Date of judgment: 13 August 2025
Catchwords: MIGRATION – application for judicial review of a decision of the Administrative Appeals Tribunal affirming a decision not to grant the applicant a protection visa – where the applicant asserts an unspecified jurisdictional error – whether the Tribunal’s conclusion was based on personal opinion rather than fact – no jurisdictional error – application dismissed.
Legislation:

Administrative Review Tribunal (Consequential and Transitional Provisions No. 1) Act 2024 (Cth)

Migration Act 1958 (Cth) ss 5AAA, 5H, 5J, 36, 65, 415, 424A, 425, 425A, 476, 477

Federal Circuit and Family Court of Australia (Division 2) (General Federal Law) Rules 2021 (Cth) Sch 2

Cases cited:

CNY17 v Minister for Immigration and Border Protection (2019) 268 CLR 76; [2019] HCA 50

COS16 v Minister for Immigration, Citizenship, Migrant Services and Multicultural Affairs [2020] FCA 112

Djokovic v Minister for Immigration, Citizenship, Migrant Services and Multicultural Affairs (2022) 289 FCR 21; [2022] FCAFC 3

LPDT v Minister for Immigration, Citizenship, Migrant Services and Multicultural Affairs (2024) 280 CLR 321; [2024] HCA 12

Minister for Immigration and Citizenship v SZMDS (2010) 240 CLR 611; [2010] HCA 16

Minister for Immigration and Ethnic Affairs v Wu Shan Liang (1996) 185 CLR 259; [1996] HCA 6

Minister for Immigration and Multicultural Affairs v Eshetu (1999) 197 CLR 611; [1999] HCA 21

Minister for Immigration and Multicultural Affairs v Jia Legeng (2001) 205 CLR 507; [2001] HCA 17

MZAIB v Minister for Immigration and Border Protection (2015) 238 FCR 158; [2015] FCA 1392

NABE v Minister for Immigration and Multicultural and Indigenous Affairs (No 2) (2004) 144 FCR 1; [2004] FCAFC 263

QYFM v Minister for Immigration, Citizenship, Migrant Services and Multicultural Affairs (2023) 279 CLR 148; [2023] HCA 15

Selvadurai v Minister for Immigration and Ethnic Affairs & Anor (1994) 34 ALD 347; [1994] FCA 1105

Division: Division 2 General Federal Law
Number of paragraphs: 53
Date of hearing: 31 July 2025
Place: Perth
Applicant: The applicant appeared in person
Counsel for the First Respondent: Ms A Ismailjee
Second Respondent: Submitting appearance, save as to costs
Solicitor for the Respondents: Sparke Helmore Lawyers

ORDERS

PEG 341 of 2024

FEDERAL CIRCUIT AND FAMILY COURT OF AUSTRALIA (DIVISION 2)

BETWEEN:

GWW24

Applicant

AND:

MINISTER FOR IMMIGRATION AND CITIZENSHIP

First Respondent

ADMINISTRATIVE APPEALS TRIBUNAL

Second Respondent

ORDER MADE BY:

JUDGE LADHAMS

DATE OF ORDER:

13 AUGUST 2025

THE COURT ORDERS THAT:

1.The application is dismissed.

2.The applicant is to pay the first respondent’s costs fixed in the amount of $6,500.

Note: The form of the order is subject to the entry in the Court’s records.

Note: The Court may vary or set aside a judgment or order to remedy minor typographical or grammatical errors (r 17.05(2)(g) Federal Circuit and Family Court of Australia (Division 2) (General Federal Law) Rules 2021 (Cth)), or to record a variation to the order pursuant to r 17.05 Federal Circuit and Family Court of Australia (Division 2) (General Federal Law) Rules 2021 (Cth).

REASONS FOR JUDGMENT

JUDGE LADHAMS:

INTRODUCTION

  1. The applicant is a citizen of Malaysia who applied for a protection visa in Australia.

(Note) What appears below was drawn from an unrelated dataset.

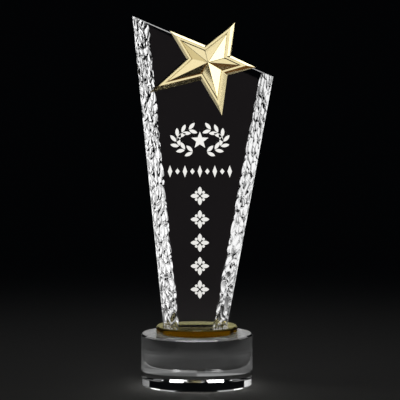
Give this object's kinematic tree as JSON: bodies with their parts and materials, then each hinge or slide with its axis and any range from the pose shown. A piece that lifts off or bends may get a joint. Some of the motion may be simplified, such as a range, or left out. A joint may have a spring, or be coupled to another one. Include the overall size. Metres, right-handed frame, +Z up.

A delegate of the Minister refused to grant the applicant a protection visa and the Administrative Appeals Tribunal (Tribunal) affirmed the delegate’s decision. The applicant seeks judicial review of the Tribunal decision in the Court’s jurisdiction under s 476 of the Migration Act 1958 (Cth)[1] (Migration Act).

    [1] Significant amendments have been made to the Migration Act following the commencement of the Administrative Review Tribunal (Consequential and Transitional Provisions No. 1) Act 2024 (Cth). Unless otherwise stated, all references to the Migration Act in this judgment are references to the provisions of the Migration Act in effect at the relevant time of the events described in this judgment. All references to the Administrative Appeals Tribunal are to the Tribunal as it existed at the time the applicant’s matter was before it for review.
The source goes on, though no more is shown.